The Global Hoodwink

By Patrick Hardeman – In and Out of Darkness

Somewhere across the world, at this very moment, a government official is standing at a podium explaining why your life is harder, and somehow, miraculously, it’s not their fault.

It’s the foreigner.
It’s the immigrant.
It’s the outsider.
It’s the mysterious “them.”

Apparently, these people, often arriving with nothing but a backpack, hope, and questionable Wi-Fi are simultaneously responsible for crime, poverty, job shortages, housing crises, food shortages, and the reason your Amazon package is late. One more press conference and they’ll be blamed for climate change and your uncle’s Facebook posts.

This is the banana in the tailpipe.

And globally, we fell for it.

Because here’s the part that never gets mentioned: Not a single foreigner voted on national budgets. Not one approved predatory loans. Not one designed tax codes so complex you need a degree, a lawyer, and a stiff drink just to understand why you owe more money this year than last.

Economic damage does not sneak across borders in the dead of the night. It shows up in tailored suits, confident smiles, and phrases like “necessary sacrifice”: which somehow always means our sacrifices, never theirs.

Yet when communities crumble, instead of looking up, we look sideways. We punch down. We argue with each other over scraps while the table itself is quietly carried away.

That’s not accidental. That’s design.

We were sold personalities instead of principles.
Sound bites instead of solutions.
Celebrities instead of servants.

We elected people because they were entertaining, relatable, or loud, and then acted shocked when governing turned out to be harder than campaigning. When policies failed, accountability vanished. When promises evaporated, explanations multiplied. And when anger grew, we were handed a convenient villain with an accent.

Meanwhile, let’s talk about standards.

You and I miss a payment: penalties arrive instantly.

You fill out a form wrong: denied.

You question authority: flagged, labeled, or quietly punished.

But when public officials mismanage billions?
When policies destroy livelihoods?
When corruption is exposed?

We’re told it’s “complicated.”
There’s an “investigation.”
Mistakes were “made.”

No fines. No jail. No public apology tour. Just a lateral move, a book deal, or a promotion to an even bigger office. Somehow, failure is the only thing in society that still qualifies as upward mobility.

And yet, we’re encouraged to feel bad for wanting better.
Ungrateful. Unrealistic. Divisive.

We’re told to be thankful for scraps while watching the first serving of society go to people who already ate yesterday, and tomorrow, and the day after that. Then we’re asked to clap.

Let’s pause right there.

There is nothing wrong with wanting to trust leadership. That desire isn’t weakness, it’s how functioning societies survive. But continuing to excuse unethical behavior once it’s obvious? That’s not trust. That’s habit. And habits can be broken.
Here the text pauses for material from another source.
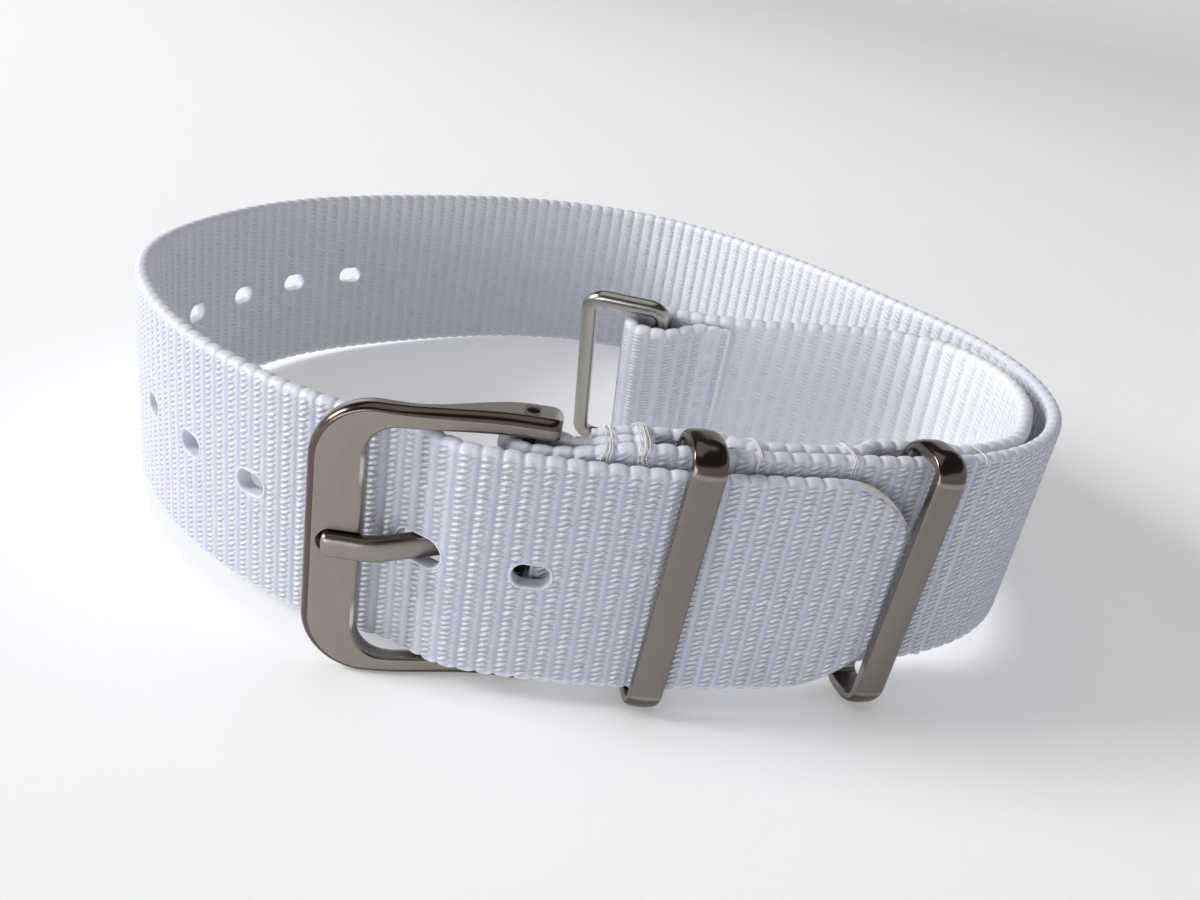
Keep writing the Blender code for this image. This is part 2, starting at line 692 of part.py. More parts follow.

The phrase “public servant” has become one of the most aggressive missed titles on Earth. Somewhere along the way, service turned into status. Accountability was replaced with branding. And leadership became indistinguishable from performance art.

This isn’t a single country problem.

It’s not left versus right.

It’s not culture, race, or borders.

It’s a global pattern:

Divide the population.

Redirect frustration.

Lower expectations.

Normalize hypocrisy.

Rinse and repeat.

And it works – until it doesn’t.

Because people eventually notice when they’re being managed instead of represented. When rules apply downward but never upward. When “the system” always seems to need saving, but citizens are told to fend for themselves.

This is the moment where comedy stops being funny – and becomes revealing. Because the joke only lands once you realize we are the punchline.

But here’s the good news: awareness breaks the spell.

Accountability isn’t radical.

Transparency isn’t dangerous.

Expecting consequences isn’t unreasonable.

What is unreasonable is pretending that the same playbook will suddenly produce a different outcome. What is dangerous is confusing power with wisdom and visibility with virtue.

We don’t need perfect leaders. We need accountable ones.

We don’t need idols. We need adults.

Humanity first. People before profit. Service before spotlight.

No more celebrity politicians.

No more imported scapegoats.

No more pretending we don’t see what’s right in front of us.

The hoodwink only works as long as we agree to stay distracted.

And honestly?

We’ve seen the trick.

The banana’s obvious now.

Time to stop the car.

Take This With You

Don’t just agree with this quietly.

This week, wherever real people gather: the break room, the barbershop, the cookout, ask one simple question out loud:

“Who actually benefits from this?”

When the answer turns into blame – immigrants, outsiders, them – ask one more:

“Okay… but who signed the paperwork?”

Then stop talking.

You don’t need to argue. You don’t need to win. You just need to interrupt the script.

Because systems don’t survive on force, they survive on silence. And accountability doesn’t start in offices or courts.

It starts in conversations we’ve been trained not to have.

Take this with you. Say it badly. Say it honestly. Say it anyway.

The hoodwink ends the moment the questions change.